Europe is nowadays discussing the green deal about how to become eco-friendly. Still, economic causes could prevent fast movements toward a more sustainable world, according to Sinkevicius.

If Europe becomes greener, the production would cost more money, so it won't be able to compete economically on the same level with countries that refuse to make the same move to a greener economy, he added.

The mayor said that climate change is a tremendous challenge that happens in his country with no snow this year.

David Andre, mayor of Seychelles' capital city of Victoria, said in an interview with Xinhua that the impacts of climate change are bothering his country a lot.

"We feel it very much because we are very small, and the sea-level rise is something that we have seen in Seychelles, and there's been some incidents of coastal erosions," Andre told Xinhua.

Mayor of the Lithuanian resort city of Palanga, Sarunas Vaitkus, told Xinhua that his city is striving to keep its seashore for up to 2 km from the water without any significant construction or buildings to keep the coastline and the sand safe.

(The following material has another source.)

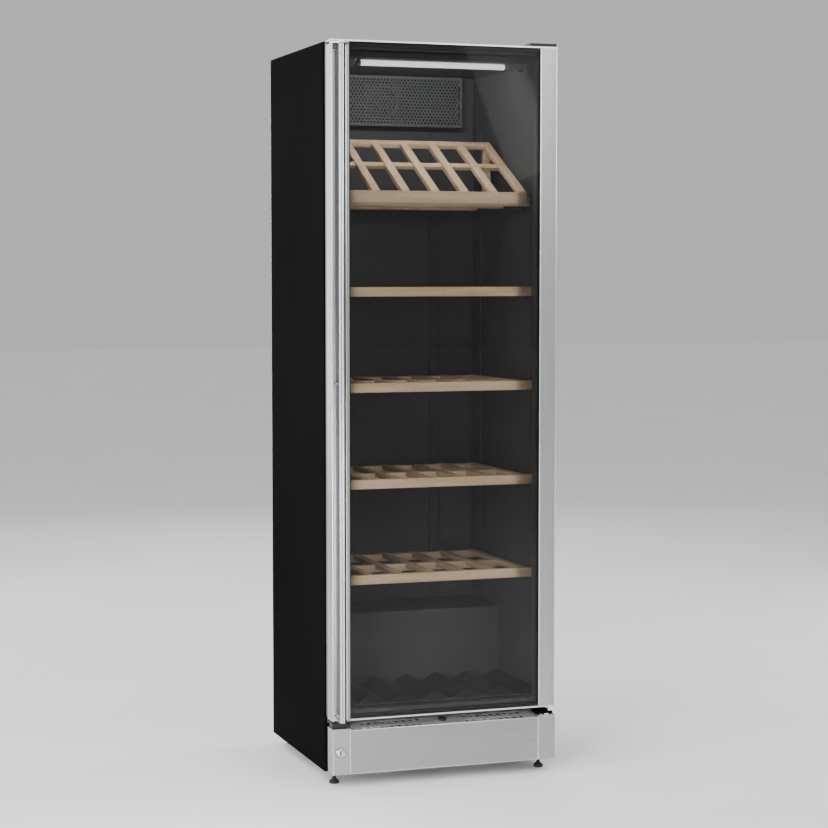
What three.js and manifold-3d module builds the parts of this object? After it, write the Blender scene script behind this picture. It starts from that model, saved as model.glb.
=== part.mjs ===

Buildings close to the seashore and even actions of other countries cause the sand erosion, said Vaitkus, adding that Palanga is endeavoring to keep its sand.

Hassan Ali Joho, governor of Mombasa County of Kenya, told Xinhua that Mombasa has about 600 km of untapped coastline and a long natural reef that protects the sea which is also untouched.

He came to the conference to learn from others' experience on how to make a blue economy out of the seaside and to look for international cooperation and collaboration in that.

Joho was part of the conference discussion panel on coastal cities' future challenges, and he emphasized the importance of keeping the environment safe and clean.

"We, first of all, must begin our conversation on preservation. When we talk about prosperity, we must look at sustainability," said Joho, who emphasized the vital role of education and people's mindset about the environment.

Joho received loud applause when told about his country's action on plastic waste which is one of the countries that banned plastic bags a long time ago.